STATED EXERCISE -
Write out the complete material exactly as it stands.
# # # #
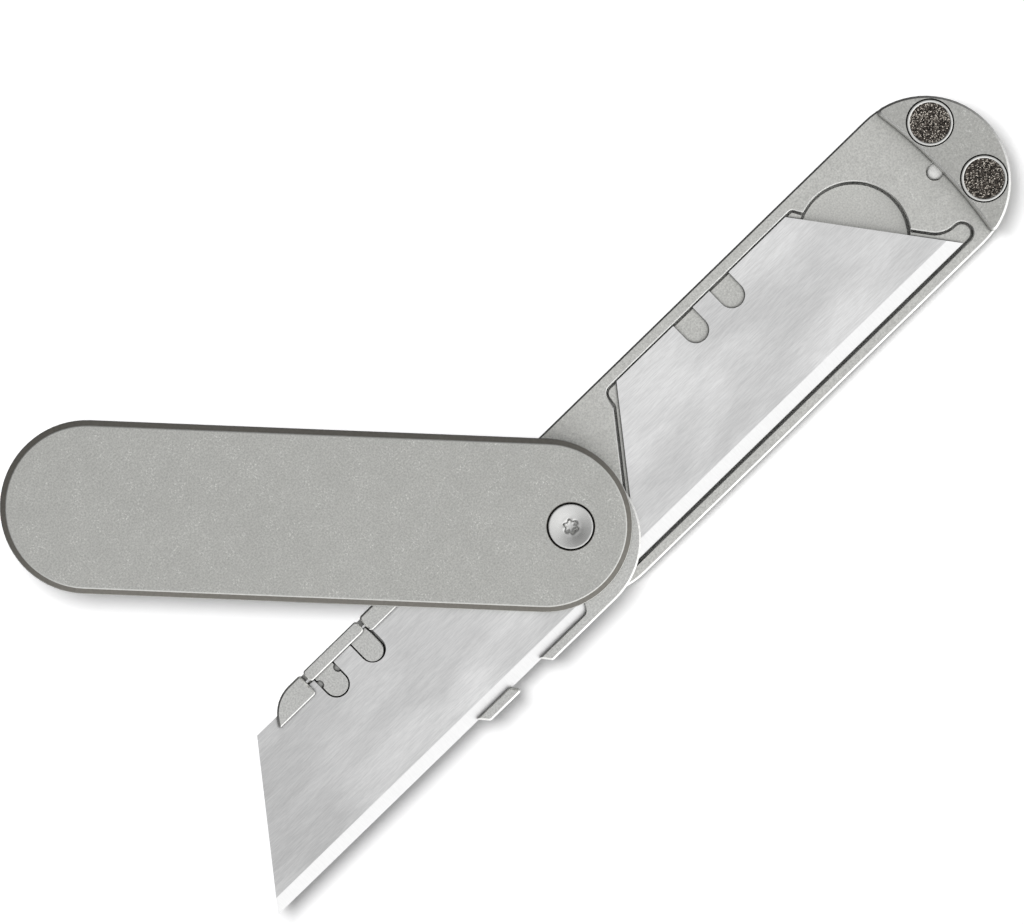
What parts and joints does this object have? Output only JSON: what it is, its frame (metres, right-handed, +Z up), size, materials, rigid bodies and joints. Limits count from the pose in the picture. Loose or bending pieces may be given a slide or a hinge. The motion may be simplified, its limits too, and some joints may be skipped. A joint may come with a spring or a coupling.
{
  "type": "folding utility knife",
  "caption": "Folding utility knife: flat handle with a spare blade pocket, swinging blade carrier with a trapezoid blade, and a swinging cover on one pivot screw.",
  "frame": {"origin": "on the pivot axis, at the underside of the handle", "axes": "+X from the pivot towards the blade tip, +Y towards the cutting edge, +Z up through the three leaves"},
  "size_m": [0.1393, 0.0687, 0.0095],
  "materials": {
    "titanium": "bead-blasted titanium, light grey, bright worn edges",
    "titanium_cover": "bead-blasted titanium, mid grey, fine bright flecks",
    "blade_steel": "fine brushed along the edge, bright ground strip",
    "hardware_steel": "polished",
    "spring_steel": "satin",
    "magnet": "dark, coarse and granular",
    "bronze": "satin"
  },
  "bodies": {
    "handle": {"handle_plate": "titanium", "magnet_pad": "titanium", "pad_magnet_1": "magnet", "pad_magnet_2": "magnet", "pad_screw_1": "hardware_steel", "pad_screw_2": "hardware_steel", "pocket_magnet_1": "magnet", "pocket_magnet_2": "magnet", "spare_blade": "blade_steel", "stop_pin": "hardware_steel", "pivot_barrel": "hardware_steel", "pivot_screw": "hardware_steel", "washer_lower": "bronze", "washer_upper": "bronze"},
    "carrier": {"blade_carrier": "titanium", "cutting_blade": "blade_steel", "lock_spring": "spring_steel", "lock_spring_screw": "hardware_steel", "detent_ball": "hardware_steel", "detent_spring": "spring_steel"},
    "lock": {"blade_lock": "titanium"},
    "cover": {"cover_plate": "titanium_cover", "cover_magnet_1": "magnet", "cover_magnet_2": "magnet"}
  },
  "joints": [
    {"name": "carrier_fold", "type": "hinge", "parent": "handle", "child": "carrier", "pos_m": [0, 0, 0.005], "axis": [0, 0, 1], "range_deg": [0, 180]},
    {"name": "lock_press", "type": "slide", "parent": "carrier", "child": "lock", "axis": [0, 0, -1], "range_m": [0, 0.0007], "stiffness_N_per_m": 2000, "springref_m": -0.0005, "deforming": ["lock_spring"]},
    {"name": "cover_swing", "type": "hinge", "parent": "handle", "child": "cover", "pos_m": [0, 0, 0.0082], "axis": [0, 0, 1], "range_deg": [-133.5, 46.5]}
  ]
}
# # # #
TASK SOLUTION -
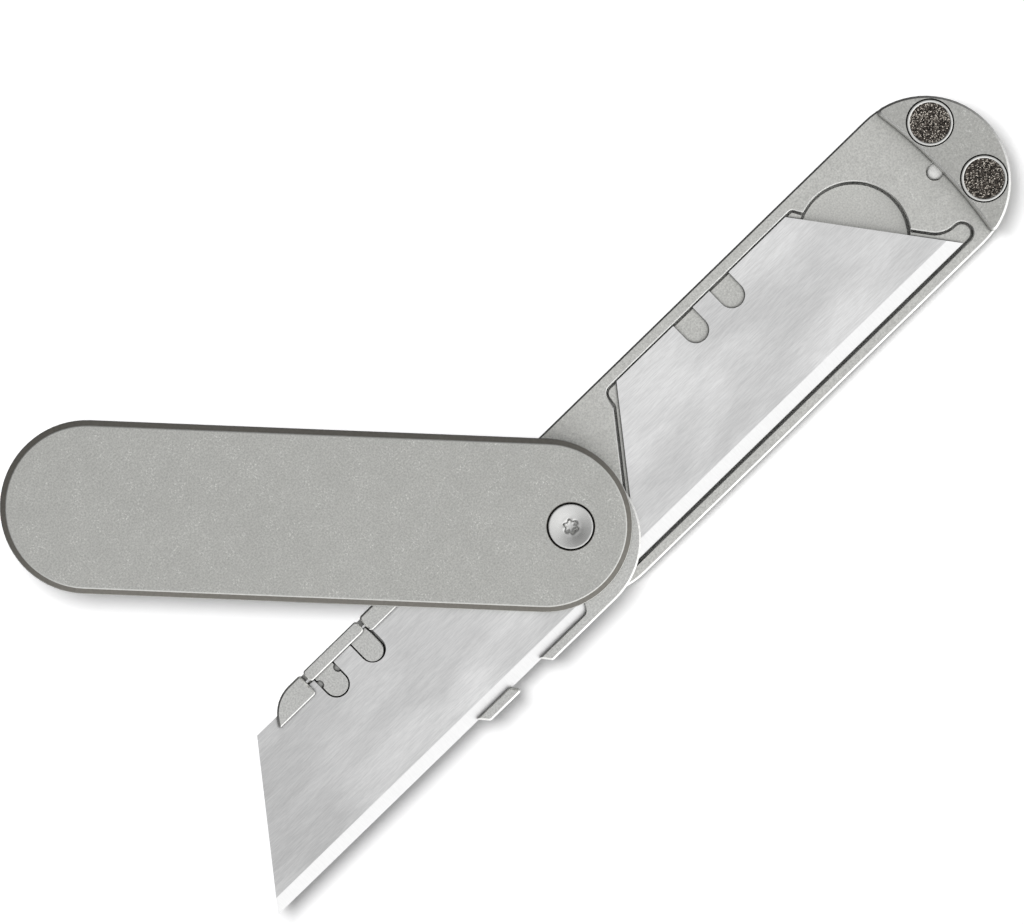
What parts and joints does this object have? Output only JSON: what it is, its frame (metres, right-handed, +Z up), size, materials, rigid bodies and joints. Limits count from the pose in the picture. Loose or bending pieces may be given a slide or a hinge. The motion may be simplified, its limits too, and some joints may be skipped. A joint may come with a spring or a coupling.
{
  "type": "folding utility knife",
  "caption": "Folding utility knife: flat handle with a spare blade pocket, swinging blade carrier with a trapezoid blade, and a swinging cover on one pivot screw.",
  "frame": {"origin": "on the pivot axis, at the underside of the handle", "axes": "+X from the pivot towards the blade tip, +Y towards the cutting edge, +Z up through the three leaves"},
  "size_m": [0.1393, 0.0687, 0.0095],
  "materials": {
    "titanium": "bead-blasted titanium, light grey, bright worn edges",
    "titanium_cover": "bead-blasted titanium, mid grey, fine bright flecks",
    "blade_steel": "fine brushed along the edge, bright ground strip",
    "hardware_steel": "polished",
    "spring_steel": "satin",
    "magnet": "dark, coarse and granular",
    "bronze": "satin"
  },
  "bodies": {
    "handle": {"handle_plate": "titanium", "magnet_pad": "titanium", "pad_magnet_1": "magnet", "pad_magnet_2": "magnet", "pad_screw_1": "hardware_steel", "pad_screw_2": "hardware_steel", "pocket_magnet_1": "magnet", "pocket_magnet_2": "magnet", "spare_blade": "blade_steel", "stop_pin": "hardware_steel", "pivot_barrel": "hardware_steel", "pivot_screw": "hardware_steel", "washer_lower": "bronze", "washer_upper": "bronze"},
    "carrier": {"blade_carrier": "titanium", "cutting_blade": "blade_steel", "lock_spring": "spring_steel", "lock_spring_screw": "hardware_steel", "detent_ball": "hardware_steel", "detent_spring": "spring_steel"},
    "lock": {"blade_lock": "titanium"},
    "cover": {"cover_plate": "titanium_cover", "cover_magnet_1": "magnet", "cover_magnet_2": "magnet"}
  },
  "joints": [
    {"name": "carrier_fold", "type": "hinge", "parent": "handle", "child": "carrier", "pos_m": [0, 0, 0.005], "axis": [0, 0, 1], "range_deg": [0, 180]},
    {"name": "lock_press", "type": "slide", "parent": "carrier", "child": "lock", "axis": [0, 0, -1], "range_m": [0, 0.0007], "stiffness_N_per_m": 2000, "springref_m": -0.0005, "deforming": ["lock_spring"]},
    {"name": "cover_swing", "type": "hinge", "parent": "handle", "child": "cover", "pos_m": [0, 0, 0.0082], "axis": [0, 0, 1], "range_deg": [-133.5, 46.5]}
  ]
}